As the countdown has started for the Union Budget presentation on March 16, the pharmaceutical and healthcare sectors are waiting with bated breath announcement of some encouraging budget proposals ensuring necessary impetus to these sectors.
A check on the cross-section of various segments of these two industries on the eve of the budget reveals that the leaders are harbouring high hopes from the Union Finance Minister Pranab Mukherjee.
The pre-budget expectations from the industry included increase in weighted deduction for research and development, deductions for urban-are hospitals, specific standards for business cycle losses, cut in the customs duty on supplements, exemption in customs duty on all life-saving drugs and diagnostics, viable abatement rates, and incentives to the exports.
“Presently, only weighted deduction for in-house R&D is allowed, without specific tax benefits for units engaged in R&D or contract manufacturing.
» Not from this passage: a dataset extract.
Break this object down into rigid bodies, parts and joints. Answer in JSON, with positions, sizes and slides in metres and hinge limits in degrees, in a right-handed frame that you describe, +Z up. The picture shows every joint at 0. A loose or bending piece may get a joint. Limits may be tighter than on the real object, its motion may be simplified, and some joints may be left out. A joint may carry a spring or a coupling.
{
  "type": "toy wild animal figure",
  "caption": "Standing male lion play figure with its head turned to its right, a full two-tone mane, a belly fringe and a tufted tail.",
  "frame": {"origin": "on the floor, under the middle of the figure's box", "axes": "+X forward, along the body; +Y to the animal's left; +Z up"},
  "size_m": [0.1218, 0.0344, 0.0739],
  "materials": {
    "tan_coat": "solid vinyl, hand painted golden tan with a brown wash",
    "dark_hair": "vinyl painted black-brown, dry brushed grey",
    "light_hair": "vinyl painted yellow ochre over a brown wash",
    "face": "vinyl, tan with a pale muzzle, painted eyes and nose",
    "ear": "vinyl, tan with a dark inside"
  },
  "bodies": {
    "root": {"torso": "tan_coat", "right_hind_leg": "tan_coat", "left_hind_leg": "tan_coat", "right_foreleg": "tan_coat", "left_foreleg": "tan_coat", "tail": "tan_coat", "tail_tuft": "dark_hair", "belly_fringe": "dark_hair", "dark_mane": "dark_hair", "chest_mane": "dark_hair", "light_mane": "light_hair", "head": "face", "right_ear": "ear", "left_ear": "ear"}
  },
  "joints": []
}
Since both activities are pivotal growth drivers, tax breaks are indispensable to accelerate growth and make India an attractive R&D and contract manufacturing hub. Benefits for such units can be provided via deduction from profits linked to investments, which includes permitting research tax credits to offset future tax liability,” a spokesman of the Organisation of Pharmaceutical Producers of India (OPPI) said.
“Moreover, clinical trials done in approved hospitals and institutions by non-manufacturing firms should be covered within the ambit of expenditure eligible for weighted deduction. And apart from companies into manufacturing activities, weighted deduction should be available to companies where R&D expenses are incurred for manufacturing work partly or wholly outsourced,” he said.
According to Gautam Khanna, executive director of 3M Healthcare India and chairman – Medical Device Forum- FICCI, the healthcare industry should be given the infrastructure status. “This will help in improving the investment activity for healthcare sector which is the need of the hour. The Government should take this year’s health budget as an opportunity to work towards building an accessible and affordable healthcare industry in India,” he said.
Khanna also suggested that all life saving medical devices, consumables used with devices in the specific life saving treatment procedure and their spare parts should be exempted from customs duty. “Government should reduce the import duty on sophisticated medical equipments and consumables to improve the treatment opportunities for patients in India. This step will make healthcare affordable and firmly put India on world medical value travel map. Healthcare sector should be eligible for loans and financial assistance on a priority basis, at concessional rates, as provided to the infrastructure sector,” he added.
“As per the current tax laws, hospitals in India (except excluded areas) are eligible for a five year tax holiday. A long standing demand of the industry is to be accorded an ‘infrastructure status’ to be eligible for a 10 year tax holiday. Alternatively, an option to select the tax holiday block of 5 years in a 10 year period should be provided. The Government should consider re-introducing the 10 year tax holiday for companies engaged in scientific R&D under erstwhile Section 80-IB(8A). Research tax credits (similar to those prevalent in other countries) for setting-off against future tax liability should be introduced,” said Nabin Ballodia, partner-tax at KPMG.
“We hope that the upcoming union budget benefits the healthcare sector and recognize the role of quality service providers,” said Dr Sanjeev Chaudhry, CEO of Super Religare Laboratories Ltd. He said diagnostic services should be kept out of the preview of service tax so that the cost of healthcare, including treatment and diagnosis, goes down considerably, benefiting the common man.
He called for tax benefits for accredited laboratories and a strict control on unaccredited ones. He lamented that only 299 of the total over 40,000 laboratories are accredited to NABL. As of now quality service providers only incur higher costs and get no benefits.
“The upcoming budget should provide an opportunity of bringing together the world’s largest health and child care systems through flexible frameworks that ensure a continuum of care with normative standards, while responding to local needs at village and habitation levels. Convergent action over the next financial year will translate this vision into programmes that will touch the lives of all citizens, meet their expectations and also fulfilling their rights – particularly the rights of women and children in the communities, where they live and grow,’’ observed Harpal Singh, chairman of Nanhi Chhan Foundation. Presently the mentor and chairman emeritus of Fortis Healthcare Ltd, he is also the chairman of the Save the Children, India Board.